>> Begin Provided material
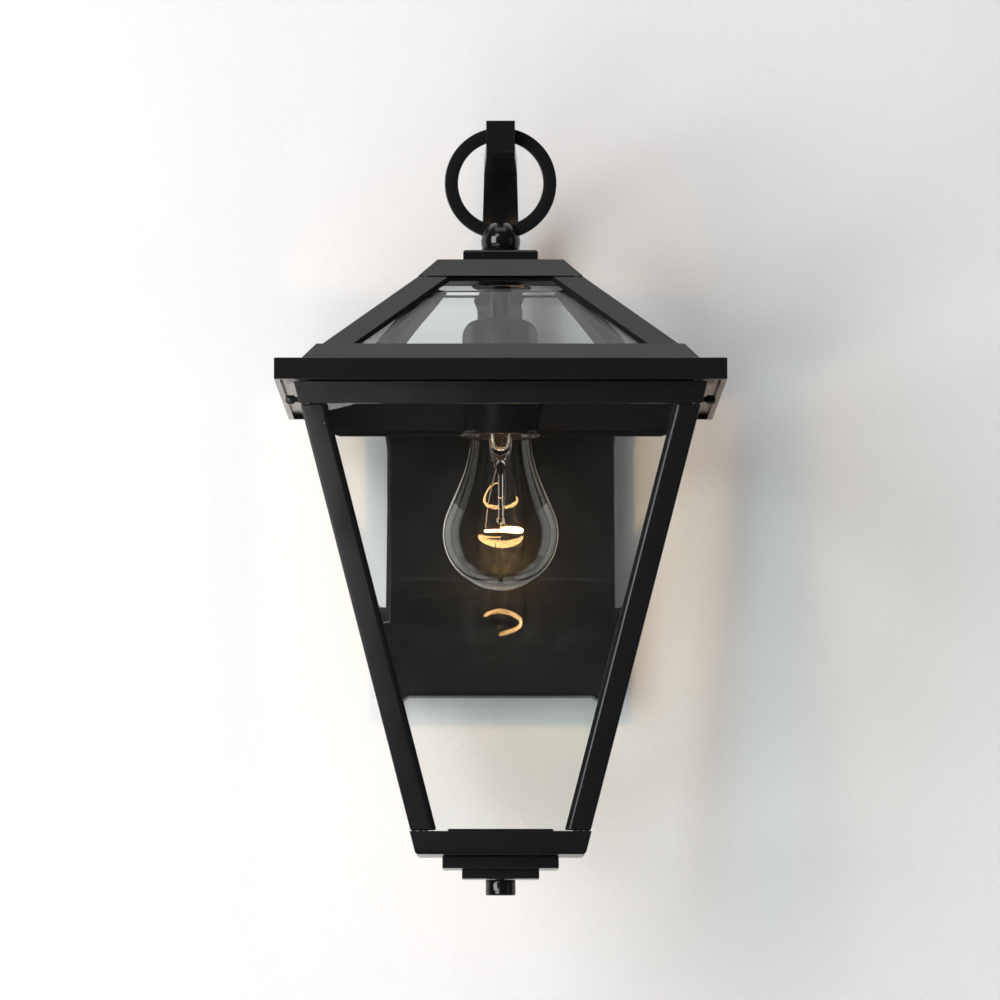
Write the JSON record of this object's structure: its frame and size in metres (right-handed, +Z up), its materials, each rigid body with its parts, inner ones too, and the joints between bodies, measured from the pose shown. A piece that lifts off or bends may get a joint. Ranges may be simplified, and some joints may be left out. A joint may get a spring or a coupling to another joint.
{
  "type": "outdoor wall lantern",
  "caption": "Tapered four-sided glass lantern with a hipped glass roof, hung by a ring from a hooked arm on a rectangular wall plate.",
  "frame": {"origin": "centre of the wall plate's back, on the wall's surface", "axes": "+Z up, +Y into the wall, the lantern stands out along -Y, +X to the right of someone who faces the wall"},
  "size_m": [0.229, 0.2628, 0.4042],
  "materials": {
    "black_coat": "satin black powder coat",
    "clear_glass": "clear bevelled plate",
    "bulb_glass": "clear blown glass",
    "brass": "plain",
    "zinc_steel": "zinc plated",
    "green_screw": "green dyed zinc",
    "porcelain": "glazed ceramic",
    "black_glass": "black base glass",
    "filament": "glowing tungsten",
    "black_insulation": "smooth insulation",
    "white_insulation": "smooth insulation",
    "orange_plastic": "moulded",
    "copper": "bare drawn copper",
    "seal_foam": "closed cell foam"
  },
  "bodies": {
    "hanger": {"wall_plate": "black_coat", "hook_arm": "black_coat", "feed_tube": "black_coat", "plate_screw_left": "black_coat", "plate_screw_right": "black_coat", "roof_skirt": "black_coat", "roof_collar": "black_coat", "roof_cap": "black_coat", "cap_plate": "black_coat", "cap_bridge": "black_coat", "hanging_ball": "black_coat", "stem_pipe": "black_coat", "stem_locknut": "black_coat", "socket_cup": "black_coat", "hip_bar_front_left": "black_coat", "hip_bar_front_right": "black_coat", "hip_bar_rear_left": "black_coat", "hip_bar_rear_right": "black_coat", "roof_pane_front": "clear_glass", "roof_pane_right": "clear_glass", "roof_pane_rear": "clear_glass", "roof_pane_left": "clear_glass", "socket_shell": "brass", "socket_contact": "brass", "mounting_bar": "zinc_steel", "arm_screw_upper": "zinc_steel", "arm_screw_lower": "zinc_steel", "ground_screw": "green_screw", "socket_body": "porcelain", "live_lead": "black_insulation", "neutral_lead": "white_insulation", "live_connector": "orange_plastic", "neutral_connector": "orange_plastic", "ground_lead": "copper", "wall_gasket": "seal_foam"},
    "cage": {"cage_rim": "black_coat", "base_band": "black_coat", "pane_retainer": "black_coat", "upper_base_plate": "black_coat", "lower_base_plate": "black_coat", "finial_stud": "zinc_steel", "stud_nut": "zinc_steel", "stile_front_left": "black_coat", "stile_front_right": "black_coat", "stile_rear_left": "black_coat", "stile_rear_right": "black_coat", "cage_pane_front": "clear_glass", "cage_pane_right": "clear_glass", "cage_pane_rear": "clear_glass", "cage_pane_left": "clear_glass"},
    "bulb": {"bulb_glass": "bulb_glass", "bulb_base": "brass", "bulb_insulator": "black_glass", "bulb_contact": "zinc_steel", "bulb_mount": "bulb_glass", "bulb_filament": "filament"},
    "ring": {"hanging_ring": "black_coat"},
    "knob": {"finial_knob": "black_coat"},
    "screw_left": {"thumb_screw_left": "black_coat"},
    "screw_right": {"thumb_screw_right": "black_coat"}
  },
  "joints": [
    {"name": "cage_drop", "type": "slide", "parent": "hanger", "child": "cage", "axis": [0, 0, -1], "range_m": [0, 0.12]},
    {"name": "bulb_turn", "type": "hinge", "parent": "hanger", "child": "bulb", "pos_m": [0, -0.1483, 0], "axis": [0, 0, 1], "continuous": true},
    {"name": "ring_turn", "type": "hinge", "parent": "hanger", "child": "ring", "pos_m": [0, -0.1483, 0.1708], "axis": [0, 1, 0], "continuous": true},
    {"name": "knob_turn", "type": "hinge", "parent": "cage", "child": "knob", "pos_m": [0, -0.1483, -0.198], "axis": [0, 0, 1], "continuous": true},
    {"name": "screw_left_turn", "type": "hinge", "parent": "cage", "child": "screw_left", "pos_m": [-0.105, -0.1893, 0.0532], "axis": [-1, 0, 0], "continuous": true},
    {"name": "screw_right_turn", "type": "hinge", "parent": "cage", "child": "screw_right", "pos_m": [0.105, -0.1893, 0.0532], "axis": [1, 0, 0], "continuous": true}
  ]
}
>> End Provided material
# Exercise description:
Reproduce the material exactly, with every line intact.

# Written solution:
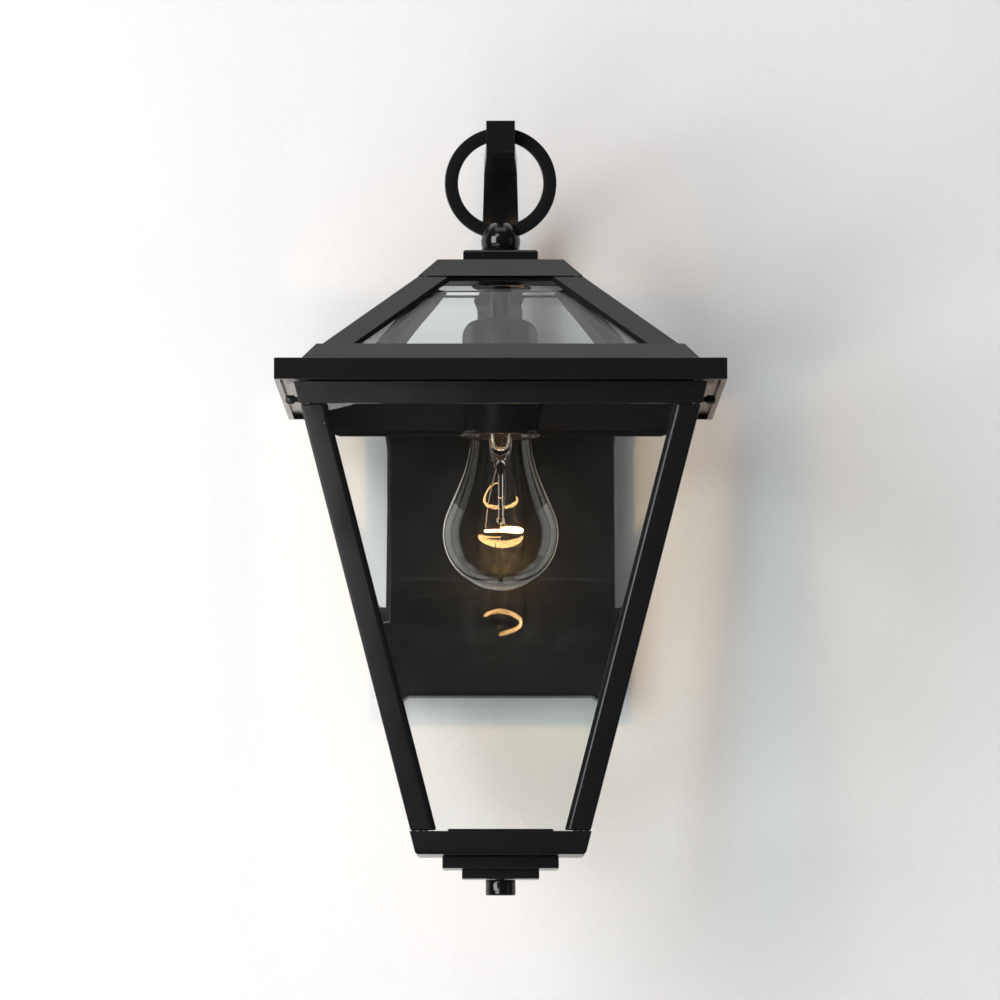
Write the JSON record of this object's structure: its frame and size in metres (right-handed, +Z up), its materials, each rigid body with its parts, inner ones too, and the joints between bodies, measured from the pose shown. A piece that lifts off or bends may get a joint. Ranges may be simplified, and some joints may be left out. A joint may get a spring or a coupling to another joint.
{
  "type": "outdoor wall lantern",
  "caption": "Tapered four-sided glass lantern with a hipped glass roof, hung by a ring from a hooked arm on a rectangular wall plate.",
  "frame": {"origin": "centre of the wall plate's back, on the wall's surface", "axes": "+Z up, +Y into the wall, the lantern stands out along -Y, +X to the right of someone who faces the wall"},
  "size_m": [0.229, 0.2628, 0.4042],
  "materials": {
    "black_coat": "satin black powder coat",
    "clear_glass": "clear bevelled plate",
    "bulb_glass": "clear blown glass",
    "brass": "plain",
    "zinc_steel": "zinc plated",
    "green_screw": "green dyed zinc",
    "porcelain": "glazed ceramic",
    "black_glass": "black base glass",
    "filament": "glowing tungsten",
    "black_insulation": "smooth insulation",
    "white_insulation": "smooth insulation",
    "orange_plastic": "moulded",
    "copper": "bare drawn copper",
    "seal_foam": "closed cell foam"
  },
  "bodies": {
    "hanger": {"wall_plate": "black_coat", "hook_arm": "black_coat", "feed_tube": "black_coat", "plate_screw_left": "black_coat", "plate_screw_right": "black_coat", "roof_skirt": "black_coat", "roof_collar": "black_coat", "roof_cap": "black_coat", "cap_plate": "black_coat", "cap_bridge": "black_coat", "hanging_ball": "black_coat", "stem_pipe": "black_coat", "stem_locknut": "black_coat", "socket_cup": "black_coat", "hip_bar_front_left": "black_coat", "hip_bar_front_right": "black_coat", "hip_bar_rear_left": "black_coat", "hip_bar_rear_right": "black_coat", "roof_pane_front": "clear_glass", "roof_pane_right": "clear_glass", "roof_pane_rear": "clear_glass", "roof_pane_left": "clear_glass", "socket_shell": "brass", "socket_contact": "brass", "mounting_bar": "zinc_steel", "arm_screw_upper": "zinc_steel", "arm_screw_lower": "zinc_steel", "ground_screw": "green_screw", "socket_body": "porcelain", "live_lead": "black_insulation", "neutral_lead": "white_insulation", "live_connector": "orange_plastic", "neutral_connector": "orange_plastic", "ground_lead": "copper", "wall_gasket": "seal_foam"},
    "cage": {"cage_rim": "black_coat", "base_band": "black_coat", "pane_retainer": "black_coat", "upper_base_plate": "black_coat", "lower_base_plate": "black_coat", "finial_stud": "zinc_steel", "stud_nut": "zinc_steel", "stile_front_left": "black_coat", "stile_front_right": "black_coat", "stile_rear_left": "black_coat", "stile_rear_right": "black_coat", "cage_pane_front": "clear_glass", "cage_pane_right": "clear_glass", "cage_pane_rear": "clear_glass", "cage_pane_left": "clear_glass"},
    "bulb": {"bulb_glass": "bulb_glass", "bulb_base": "brass", "bulb_insulator": "black_glass", "bulb_contact": "zinc_steel", "bulb_mount": "bulb_glass", "bulb_filament": "filament"},
    "ring": {"hanging_ring": "black_coat"},
    "knob": {"finial_knob": "black_coat"},
    "screw_left": {"thumb_screw_left": "black_coat"},
    "screw_right": {"thumb_screw_right": "black_coat"}
  },
  "joints": [
    {"name": "cage_drop", "type": "slide", "parent": "hanger", "child": "cage", "axis": [0, 0, -1], "range_m": [0, 0.12]},
    {"name": "bulb_turn", "type": "hinge", "parent": "hanger", "child": "bulb", "pos_m": [0, -0.1483, 0], "axis": [0, 0, 1], "continuous": true},
    {"name": "ring_turn", "type": "hinge", "parent": "hanger", "child": "ring", "pos_m": [0, -0.1483, 0.1708], "axis": [0, 1, 0], "continuous": true},
    {"name": "knob_turn", "type": "hinge", "parent": "cage", "child": "knob", "pos_m": [0, -0.1483, -0.198], "axis": [0, 0, 1], "continuous": true},
    {"name": "screw_left_turn", "type": "hinge", "parent": "cage", "child": "screw_left", "pos_m": [-0.105, -0.1893, 0.0532], "axis": [-1, 0, 0], "continuous": true},
    {"name": "screw_right_turn", "type": "hinge", "parent": "cage", "child": "screw_right", "pos_m": [0.105, -0.1893, 0.0532], "axis": [1, 0, 0], "continuous": true}
  ]
}